11.4 外出中の新聞。2日「朝日俳壇」「歌壇」より。
〈少年は詩に育まれ星月夜 (横浜市)長谷川水素〉
〈海坂藩の秋をさがしに旅に出ん庄内柿の渋ぬける頃 (仙台市)沼沢修〉
〈別れ際家に帰ると言う父の亡骸だけを書斎に戻す (京都府)片山正寛〉
11.5 孫電話。姉に法事の席で「猫かぶった」かどうか(おとなしくできたという意味で使っている)尋ねると、「かぶらなかったー」の答え。幼少時にむずがって、お坊さんに退場を促されたことがあって、それ以来大事な席ではママに「猫かぶってなさい」と言われている。もう分別があるから大丈夫。

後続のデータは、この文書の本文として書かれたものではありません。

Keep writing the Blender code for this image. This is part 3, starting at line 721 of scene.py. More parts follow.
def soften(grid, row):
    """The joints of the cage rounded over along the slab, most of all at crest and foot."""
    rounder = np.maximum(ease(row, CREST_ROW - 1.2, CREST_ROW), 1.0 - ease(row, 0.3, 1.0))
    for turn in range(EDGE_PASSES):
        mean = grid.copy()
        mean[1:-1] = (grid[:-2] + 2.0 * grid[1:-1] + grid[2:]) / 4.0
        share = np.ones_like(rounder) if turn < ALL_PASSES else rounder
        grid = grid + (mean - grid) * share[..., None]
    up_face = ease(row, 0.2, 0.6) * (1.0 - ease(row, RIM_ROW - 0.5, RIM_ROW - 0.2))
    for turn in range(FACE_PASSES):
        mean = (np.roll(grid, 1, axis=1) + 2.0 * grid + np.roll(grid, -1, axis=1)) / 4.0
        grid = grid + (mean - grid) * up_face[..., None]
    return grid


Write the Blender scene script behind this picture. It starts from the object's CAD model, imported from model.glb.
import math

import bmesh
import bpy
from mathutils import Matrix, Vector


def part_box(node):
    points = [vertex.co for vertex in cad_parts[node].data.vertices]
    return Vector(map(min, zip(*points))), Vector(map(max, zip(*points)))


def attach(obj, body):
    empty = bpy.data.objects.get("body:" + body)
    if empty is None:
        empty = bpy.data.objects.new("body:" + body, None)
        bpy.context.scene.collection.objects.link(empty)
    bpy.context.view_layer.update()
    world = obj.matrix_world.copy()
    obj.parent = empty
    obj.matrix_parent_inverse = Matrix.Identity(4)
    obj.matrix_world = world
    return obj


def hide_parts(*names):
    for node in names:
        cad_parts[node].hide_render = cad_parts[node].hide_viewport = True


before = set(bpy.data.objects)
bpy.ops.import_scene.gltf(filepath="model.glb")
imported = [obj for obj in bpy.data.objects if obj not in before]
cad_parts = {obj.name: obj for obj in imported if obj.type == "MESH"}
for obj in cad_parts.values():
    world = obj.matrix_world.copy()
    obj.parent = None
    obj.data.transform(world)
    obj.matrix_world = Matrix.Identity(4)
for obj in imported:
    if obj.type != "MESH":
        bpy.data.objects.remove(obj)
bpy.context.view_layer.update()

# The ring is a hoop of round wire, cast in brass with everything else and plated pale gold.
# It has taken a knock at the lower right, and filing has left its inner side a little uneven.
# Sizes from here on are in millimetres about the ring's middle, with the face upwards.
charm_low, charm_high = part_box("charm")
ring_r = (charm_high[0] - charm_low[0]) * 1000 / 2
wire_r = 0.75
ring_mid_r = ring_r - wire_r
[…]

11.7 九州在住幼なじみが拙著紹介「読売書評」コピーを送ってくれる。心配りに感謝。
筒井康隆掌篇小説「おれ」(「波」11月号掲載)の舞台は神戸元町。筒井は元町駅で「おれ」に遭う。筒井作品にたびたび登場する「おれ」。筒井にぼやく。
「だいたいにおいてどの作品でもおれは虚しいか、情けないか、酷い目に遭うかで、時には死んじまったりもする。(中略)それが六十五年も続いてみろ。ほとほと嫌になる。たまにはいい目をさせてくれと言いたくなるじゃないか。(後略)」
筒井も「無理もない」と思う。「おれ」の言う「いい目」とは、いい酒、ゆっくりディナー、いい女。言う通りにしてやる。ポン引き「元町駅のおっさん」に理想的女性を紹介してもらい、幸せな時間を過ごしたはず。「おれ」の希望は叶えられたのだが、不満だ。その理由は?
作者が文章で表現しなければ作中人物は「いい目」を感じ取れない。特に女性とのラブシーンは具体的詳細濃密に「表現されない限りおれの快感はおれには感じられないんだ」。でも、それをすれば筒井作品は発禁になり、仕事を失う。「そんなこと書けるもんか」。